第4話 家庭菜園

 義母かあ様は義妹いもうとと一緒に、うちから5分のところで暮らしているのですが、うちの方で家庭菜園をやっていて、そこでいろんな野菜を作っておりました。

 トマト、きゅうり、なす、ピーマン、キャベツ、人参、白菜、セロリ、葱、玉ねぎ、かぼちゃ、大豆、おかず豆(正式名称わからず)、菜っ葉多種(義母様にかかれば全部菜っ葉)、馬鹿でかいズッキーニ…… 

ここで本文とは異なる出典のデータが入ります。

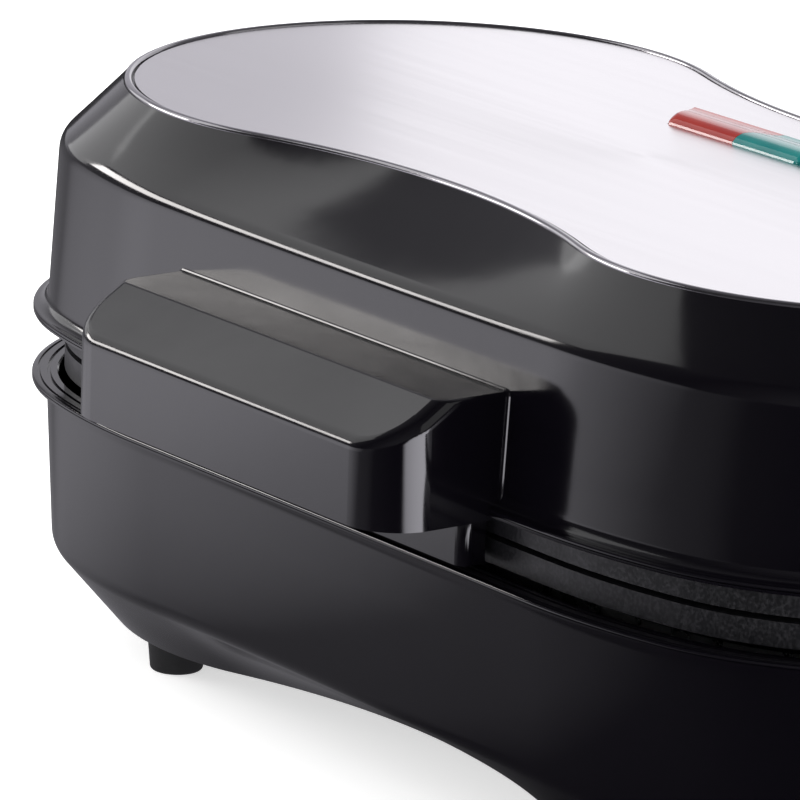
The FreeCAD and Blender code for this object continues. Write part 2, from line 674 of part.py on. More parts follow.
def handle_screws():
    """Screws from inside the lid into the handle's bosses."""
    y = -(BODY_Y + wall_off(HANDLE_SCREW_Z + 4.0 - PART_Z) - WALL)
    out = []
    for x in (-HANDLE_SCREW_X, HANDLE_SCREW_X):
        shank = rod_y(x, -82.0, y + 0.2, HANDLE_SCREW_Z, SCREW_R)
        head = rod_y(x, y + 0.15, y + 2.5, HANDLE_SCREW_Z, 3.6)
        out.append(shank.fuse(head).removeSplitter())
    return Part.makeCompound(out)


def latch_pin():
    """Pivot of the latch across the handle's well."""
    return rod_x(-LATCH_ARM_X - 4.0, LATCH_ARM_X + 4.0, LATCH_Y, LATCH_Z, LATCH_PIN_R)


def latch():
    """Bar under the handle with its arm up to the pivot and its hook down to the ledge."""
    ax = LATCH_ARM_X
    hub = rod_x(-ax, ax, LATCH_Y, LATCH_Z, 3.4)
    web = box(-ax, ax, -79.3, -75.9, 62.0, LATCH_Z)
    foot = box(-ax, ax, -79.3, -72.0, 62.0, 65.6)
    bar = box(-LATCH_BAR_X, LATCH_BAR_X, -75.6, -70.3, 56.4, 65.6)
    upright = []
    for e in bar.Edges:
        if e.BoundBox.ZLength > 5.0 and e.BoundBox.YMax < -75.0:
            upright.append(e)
    bar = bar.makeFillet(2.2, upright)
    reach = box(-TONGUE_X, TONGUE_X, -71.0, -61.6, 56.4, 59.9)
    tongue = box(-TONGUE_X, TONGUE_X, -63.9, -61.6, 47.8, 58.0)
    nose = box(-TONGUE_X, TONGUE_X, -65.8, -62.0, 47.8, 49.8)
    form = union([hub, web, foot, bar, reach, tongue, nose])
    return form.cut(rod_x(-ax - 1.0, ax + 1.0, LATCH_Y, LATCH_Z, LATCH_PIN_R + PIN_GAP))


def feet():
    """Tapered rubber feet with stems through the base cover."""
    out = []
    top = PART_Z - W_PANEL
    for x, y in foot_spots():
        pad = Part.makeCone(FOOT_R[0], FOOT_R[1], top, V(x, y, 0.0))
        pad = pad.makeFillet(0.8, [e for e in pad.Edges if abs(e.BoundBox.ZMax) < 1e-6])
        stem = rod(x, y, top - 0.5, top + 5.0, 2.5)
        out.append(pad.fuse(stem).removeSplitter())
    return Part.makeCompound(out)


NODES = {
    "lower_shell": lower_shell(),
    "base_cover": base_cover(),
    "base_cover_screws": cover_screws(),
    "rubber_feet": feet(),
    "lower_baking_plate": lower_plate(),
    "lower_heating_element": heating_element(-1),
    "lower_element_terminals": element_terminals(-1),
    "lower_reflector": reflector(-1),
    "lower_plate_screws": plate_screws(-1),
    "thermostat": thermostat(),
    "terminal_block": terminal_block(),
    "terminal_screws": terminal_screws(),
    "base_leads": base_leads(),
    "cord_gland": cord_gland(),
    "base_hinge_arms": hinge_arms(-1),
    "hinge_pins": hinge_pins(),
    "hinge_pin_clips": pin_clips(),
    "upper_shell": upper_shell(),
    "lid_hinge_arms": hinge_arms(1),
    "top_panel": top_panel(),
    "power_lens": lens(-1),
    "ready_lens": lens(1),
    "lamp_holder": lamp_holder(),
    "power_lamp": lamp(-1),
    "ready_lamp": lamp(1),
    "upper_baking_plate": upper_plate(),
    "upper_heating_element": heating_element(1),
    "upper_element_terminals": element_terminals(1),
    "upper_reflector": reflector(1),
    "upper_plate_screws": plate_screws(1),
    "thermal_fuse": thermal_fuse(),
    "fuse_strap": fuse_strap(),
    "fuse_strap_screw": strap_screw(),
    "lid_leads": lid_leads(),
    "handle": handle(),
    "handle_screws": handle_screws(),
    "latch_pin": latch_pin(),
    "latch": latch(),
}

os.makedirs("parts", exist_ok=True)
for name, shape in NODES.items():
    shape.translate(V(0, FRAME_Y, 0))
    shape.exportStep("parts/" + name + ".step")
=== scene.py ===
import json
import math

import bmesh
import bpy
from mathutils import Matrix, Vector

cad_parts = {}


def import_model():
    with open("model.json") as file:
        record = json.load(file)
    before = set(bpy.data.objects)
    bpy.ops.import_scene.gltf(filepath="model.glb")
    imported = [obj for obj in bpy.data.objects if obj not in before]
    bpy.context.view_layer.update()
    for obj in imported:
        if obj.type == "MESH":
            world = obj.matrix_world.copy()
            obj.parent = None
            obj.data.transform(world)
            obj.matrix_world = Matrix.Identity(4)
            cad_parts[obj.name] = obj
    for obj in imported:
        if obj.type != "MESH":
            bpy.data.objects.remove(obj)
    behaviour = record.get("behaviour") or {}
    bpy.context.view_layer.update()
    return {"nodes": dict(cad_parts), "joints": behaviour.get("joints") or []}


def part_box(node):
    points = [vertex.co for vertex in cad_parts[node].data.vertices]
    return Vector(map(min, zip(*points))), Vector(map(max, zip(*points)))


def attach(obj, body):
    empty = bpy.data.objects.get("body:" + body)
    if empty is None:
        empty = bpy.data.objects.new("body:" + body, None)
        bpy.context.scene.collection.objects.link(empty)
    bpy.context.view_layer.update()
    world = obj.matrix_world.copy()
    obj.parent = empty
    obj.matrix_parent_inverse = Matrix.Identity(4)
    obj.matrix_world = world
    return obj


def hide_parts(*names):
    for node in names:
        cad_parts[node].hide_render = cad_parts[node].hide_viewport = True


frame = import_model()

MM = 0.001


# ---- what the frame says -------------------------------------------------------------

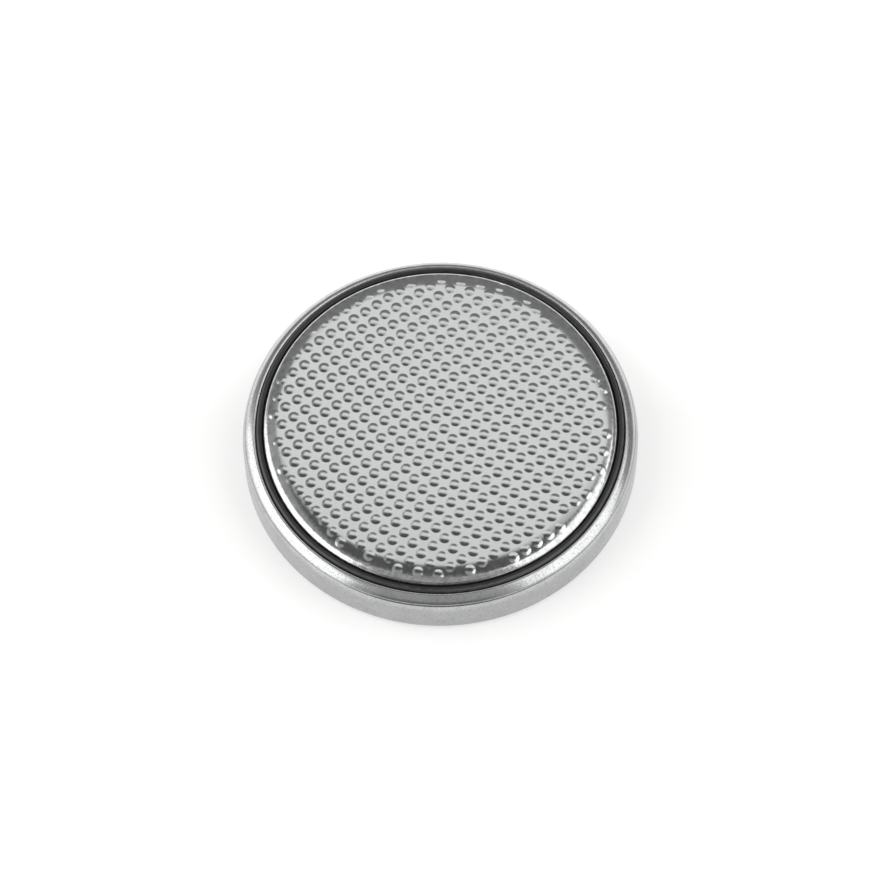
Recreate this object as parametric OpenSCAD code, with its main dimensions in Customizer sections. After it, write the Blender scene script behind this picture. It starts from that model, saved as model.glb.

 夏場には野菜を買いに行くことなく生活できておりました。

 

 義母様は、ちょいちょい全く分からないものも植えます。

「あのね、あのね、畑の向こう側にあるやつ。キャベツとカブの間の子みたいなやつ。食べてくれていいからね」

 という義母様。

「一体、それは、何?」

「えーと、だからね、カブから、こーんな感じで、キャベツがニョキニョキ出てきてる感じの野菜」

 

 義母様の謎の説明ではわかりかねて、行ってみると、確かにカブの途中からキャベツみたいな葉っぱが出てる未知の野菜。

「……」

 とりあえず掘り出して、根っこ切ろうと思ったら硬くて切れやしない。家に持って帰って、

「じいちゃん、根っこ切ってー」

 と、義父とう様に頼む横着な嫁。

 義父様も、

「なんじゃこれ?」

 と言いながら、ナタで根っこを切ってくれました。


 一体何だかわからないので、帰ってきた夫に調べてもらいました。

「コールラビだって」

「なにそれ?」

「なんだろう?」 

「とうやって食べるのよ?」

 なんとか料理サイトで検索し、サラダや天ぷら、きんぴらなんかにしましたが。収穫時期がわからないものを植えているので、育ちすぎてて硬い硬い。

「あら~、そうかい。もうちょっと小さい時に採るんだね。で、どうやって食べるの?」

 ……お義母様。未知の野菜作って、私に試食させて、レシピ聞くのやめて下さい。


 ある年には、芯が赤いほうれん草を植えました。サラダにして食べれるからね〜、というので、葉が柔らかいうちはそうやって食べたのですが、

「……?」

 っていう味。

 そのうち葉が成長しまくってきたので、「お義母さん、あのほうれん草、もうトウが立って食べられないんじゃない?」

 と聞くと、

「いや、まだ柔らかいのよね。持ってって食べていいから」

 と言う。

 有り難く抜いて一言。

「この『玉』は何???」

 義母様に、これは絶対ほうれん草ではない旨、力説し、また夫に調べてもらう嫁。

「あーあー」

 一人納得する夫。

「ビーツだわ」

 待てい。ビート(砂糖の原料、この辺で普通に作られています)じゃなくて、ビーツ? あの、ロシアで食べられてるやつ……

「って、どうやって食べるの?」

「んー、ボルシチ?」

「……」

 そんなもん作れるかい! とばかりに、またお料理サイトに頼る妻です。

 そしてできるボルシチ。正解がわからないけど、なんとなく外見は一緒。

「おいしい?」

 と夫に聞くと、

「肉がよく煮込まれてておいしい」

 ……ビーツ食えよ、ビーツ。


 毎年、未知の野菜を作ってくれる義母様。それにしても……広すぎるだろう、家庭菜園。郷里の田んぼ一枚は余裕にあると思います。草取りが大変で大変で。収穫が大変で大変で。それより何より使い切るのが大変で大変で大変で。

 無駄に広い土地があるのも考えものだな。と、思った嫁でした。


 今は事情があって、もう何も作らなくなってしまいましたが、やっぱり完熟トマトの味が忘れられなくて、トマトだけでも植えようかな~、と思っていたりします。